The question of whether there was a search and seizure at all is a troublesome one. It is true that the officers did not actually physically search the defendant. However, that does not necessarily mean that the defendant has no standing to assert rights under the Fourth Amendment. If there is sufficient coercion, a person may become the unwilling instrument of an illegal search and seizure of his own property in the presence of a law enforcement officer. Paquet v. United States, 236 F.2d 203 (9th Cir. 1956), cert. denied, 352 U.S. 926, 77 S.Ct. 222, 1 L.Ed.2d 161 (1956). 2 Certain elements of coercion are apparent; however, because of the view I take of the officers’ actions, I need not decide whether there was sufficient coercion to allow defendant to invoke the Fourth Amendment in the absence of an actual police search of his person.
I shall assume without deciding that the protections of the Fourth Amendment are applicable in this situation. The defendant insists that in order to justify the search, the officers must have had probable cause to make an arrest when they stopped the car. Henry v. United States, 361 U.S. 98, 80 S.Ct. 168, 4 L.Ed.2d 134 (1959), cited by defendant, lends some support to this position. In that case the Supreme Court held that an arrest was made at the moment F.B.I. agents stopped a car and that evidence subsequently found in the car was inadmissible unless the agents had probable cause to support an arrest at the time they stopped the car. 3 However, the government there conceded that the arrest occurred when the car was first stopped. Later cases have held that an arrest does not take place as a matter of law when officers momentarily detain a person riding in a car. Wilson v. Porter, 361 F.2d 412 (9th Cir. 1966); United States v. Williams, 314 F.2d 795 (6th Cir. 1963); cf. Rios v. United States, 364 U.S. 253, 80 S.Ct. 1431, 4 L.Ed.2d 1688 (1960).
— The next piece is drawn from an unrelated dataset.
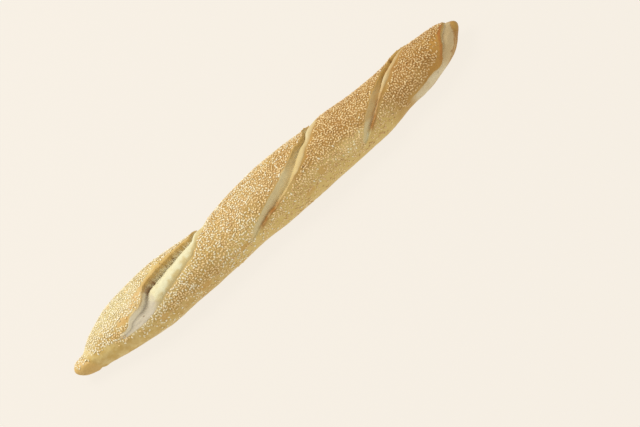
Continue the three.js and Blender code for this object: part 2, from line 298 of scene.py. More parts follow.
GOLDEN = srgb(206, 174, 98)
GOLDEN_PALE = srgb(224, 200, 134)
PALE_TOP = srgb(224, 216, 172)
TOASTED = srgb(190, 148, 76)
TOASTED_DEEP = srgb(170, 123, 54)
BETWEEN_SEEDS = srgb(186, 152, 82)
BETWEEN_TOASTED = srgb(163, 115, 51)
SMOOTH_GOLD = srgb(204, 158, 82)
LIP_BROWN = srgb(166, 112, 46)
CAP_GOLD = srgb(196, 147, 68)
CAP_BROWN = srgb(178, 114, 50)
LOW_GOLD = srgb(224, 197, 122)
PALE_BETWEEN = srgb(199, 186, 128)
NOSE = srgb(212, 174, 104)
UNDERSIDE = srgb(204, 168, 100)
RIM = srgb(197, 160, 86)
RIDGE = srgb(227, 222, 184)
RIDGE_GOLD = srgb(204, 179, 112)
RIDGE_BAKED = srgb(215, 188, 134)
SLOPE = srgb(222, 206, 158)
SLOPE_BAKED = srgb(204, 168, 106)
CRUMB = srgb(230, 218, 178)
CRUMB_DARK = srgb(174, 150, 110)
FLOUR = srgb(200, 190, 168)
# Painted light: a paler flour colour for the far wall under the wide cut's lip, which lies in
# shade
FLOUR_PAINTED_LIGHT = srgb(238, 228, 198)
PALE_END = srgb(224, 210, 174)
PALE_END_TAN = srgb(206, 178, 126)
END_BROWN = srgb(188, 142, 80)
MARK_ORANGE = srgb(206, 146, 70)
MARK_DARK = srgb(92, 58, 28)
THREAD = srgb(248, 238, 210)
SEED_COLOURS = {
    "seeds_pale": (srgb(249, 239, 210), srgb(234, 218, 172)),
    "seeds_golden": (srgb(246, 220, 166), srgb(226, 192, 130)),
    # the darkest seeds, from toast and from the painted shade on the near side
    "seeds_toasted_and_shaded": (srgb(236, 206, 152), srgb(208, 168, 106)),
}

# The studio

FLOOR_HALF = 6000.0
FLOOR_GLOW = srgb(245, 238, 227)
FLOOR_STRENGTH = 0.96
FLOOR_COLOUR = srgb(60, 57, 54)
SKY_COLOUR = srgb(252, 248, 242)
SKY_STRENGTH = 0.55

# Name, place, width, power and colour of each light, all of them turned to the loaf
LIGHTS = (
    ("key", (-0.7, 0.8, 1.5), 1.0, 26.0, (1.0, 0.98, 0.94)),
    ("fill", (0.5, -1.4, 1.3), 1.8, 5.0, (1.0, 0.99, 0.97)),
)


# ---------------------------------------------------------------- curves and noise


def mix(a, b, share):
    return a + (b - a) * share


def clamp(value):
    return np.clip(value, 0.0, 1.0)


def smoothstep(low, high, value):
    share = clamp((value - low) / (high - low))
    return share * share * (3 - 2 * share)


def along(rows, x, column):
    """A smooth curve through one column of a table whose first column is x."""
    table = np.asarray(rows, float)
    xs, ys = table[:, 0], table[:, column]
    ahead = np.append(np.arange(1, len(xs)), len(xs) - 1)
    behind = np.append(0, np.arange(len(xs) - 1))
    slopes = (ys[ahead] - ys[behind]) / (xs[ahead] - xs[behind])
    i = np.clip(np.searchsorted(xs, x) - 1, 0, len(xs) - 2)
    span = xs[i + 1] - xs[i]
    t = clamp((x - xs[i]) / span)
    start = (2 * t**3 - 3 * t**2 + 1) * ys[i]
    end = (3 * t**2 - 2 * t**3) * ys[i + 1]
    leaving = (t**3 - 2 * t**2 + t) * span * slopes[i]
    arriving = (t**3 - t**2) * span * slopes[i + 1]
    return start + end + leaving + arriving


def noise(points, size, seed):
    """Smooth random values from -1 to 1 at the points, with lumps of the given size."""
    scaled = points / size
    cell = np.floor(scaled).astype(np.int64)
    share = scaled - cell
    share = share * share * (3 - 2 * share)
    total = np.zeros(points.shape[:-1])
    for corner in np.ndindex(2, 2, 2):
        key = (cell + corner) * (73856093, 19349663, 83492791)
        code = key[..., 0] ^ key[..., 1] ^ key[..., 2] ^ (seed * 2654435761)
        code = ((code ^ (code >> 13)) * 1274126177) & 0xFFFFFFFF
        code = ((code ^ (code >> 15)) * 668265263) & 0xFFFFFFFF
        value = (code >> 8) / 8388607.5 - 1.0
        weights = np.where(corner, share, 1 - share)
        total += value * weights.prod(axis=-1)
    return total


def round_skin(angle):
    """Distance round the loaf's skin over an angle."""
    return np.radians(angle) * GIRTH_RADIUS


def loaf_spot(x, angle):
    """Places along and round the loaf in millimetres, for noise that follows its skin."""
    return np.stack([x, round_skin(angle), np.zeros_like(x)], axis=-1)


def stretch(x, ends):
    """1 along a stretch of x that starts between the first two ends and stops in the last two."""
    start, full, last, gone = ends
    return smoothstep(start, full, x) * smoothstep(gone, last, x)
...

It is now clear that law enforcement officers may stop people for questioning 4 and searching 5 under suspicious circumstances falling short of probable cause. Detecting and apprehending illegal aliens is a special law enforcement problem. Congress has given immigration officers and employees the power without warrant “to interrogate any alien or person believed to be an alien as to his right to be or to remain in the United States.” 8 U.S.C.A. § *715 1357(a) (1). While defendant is not precise on this point, he appears to argue that this subsection of the statute does not apply to alien motorists. But no significant reason appears for distinguishing between allowing immigration officers to stop suspected pedestrians for questioning and allowing them to stop suspected motorists. 6 This statute has been held constitutional. Fernandez v. United States, 321 F.2d 283 (9th Cir. 1963); United States v. Correia, 207 F.2d 595 (3d Cir. 1953). Therefore, if it was constitutional to question defendant as to his citizenship, it cannot be unconstitutional to ask for proof or to look at that proof when offered by defendant.
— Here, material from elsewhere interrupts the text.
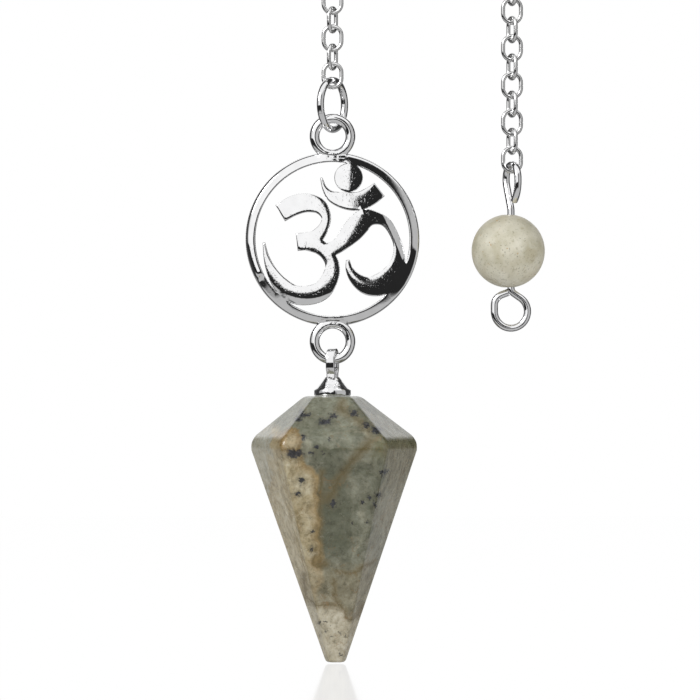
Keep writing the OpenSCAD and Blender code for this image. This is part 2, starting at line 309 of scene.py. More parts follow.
def fade(tree, value, low, high):
    """Smooth step from 0 at low to 1 at high."""
    node = add(tree, "ShaderNodeMapRange", {
        "Value": value, "From Min": min(low, high), "From Max": max(low, high),
        "To Min": float(low > high), "To Max": float(low <= high)})
    node.interpolation_type = "SMOOTHSTEP"
    return node.outputs["Result"]


def mix(tree, share, a, b, mode="MIX"):
    """Mixes two colours: 0, 6 and 7 are the inputs of the share and of the colours."""
    node = tree.nodes.new("ShaderNodeMix")
    node.data_type, node.blend_type = "RGBA", mode
    set_inputs(tree, node, {0: share, 6: a, 7: b})
    return node.outputs[2]


def over(tree, colour, share, shade, *fades):
    """Lays a shade over a colour, as much as the fades and the share leave of it."""
    return mix(tree, product(tree, *fades, share), colour, shade)


def tone(r, g, b):
    """Linear colour of an 8-bit one."""
    return tuple(((c / 255 + 0.055) / 1.055) ** 2.4 for c in (r, g, b))


def noise(tree, coords, scale, detail=4, rough=0.5, distortion=0, colour=False):
    """Noise texture of a scale per unit of the coordinates."""
    node = add(tree, "ShaderNodeTexNoise", {
        "Vector": coords, "Scale": scale, "Detail": detail, "Roughness": rough,
        "Distortion": distortion})
    return node.outputs["Color" if colour else "Fac"]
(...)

In a case remarkably similar to the instant case, the Ninth Circuit Court of Appeals has.approved just such police action as occurred here. Contreras v. United States, 291 F.2d 63 (9th Cir. 1961). In that case appellants’ vehicle was stopped seventy-two miles north of the Mexican border 7 for a “routine check for ‘illegal aliens.’ ” 291 F.2d at 64. The court indicated that the officer was unquestionably justified in stopping the car to establish appellants’ nationality. The court further indicated that a search of the car could have been justified if it was a reasonable means to determine the citizenship status of the car’s occupants. If, in the instant case, the officers were justified in searching the car, they can hardly be condemned for merely asking for papers. 8
If accepted, the defendant’s argument would lead to a curious result. When stopped for questioning, if a non-English-speaking, Mexican farm worker refuses to produce identification, there is probable cause for arrest and any incident search would be legal. However, defendant’s argument suggests that by voluntarily handing over the illegal immigration card, the alien could make his own prosecution impossible. Further, if immigration authorities were unable to question aliens as to their right to be in this country without some independent evidence that they were here illegally, their job would be impossible. Congress’ passing of 8 U.S.C.A.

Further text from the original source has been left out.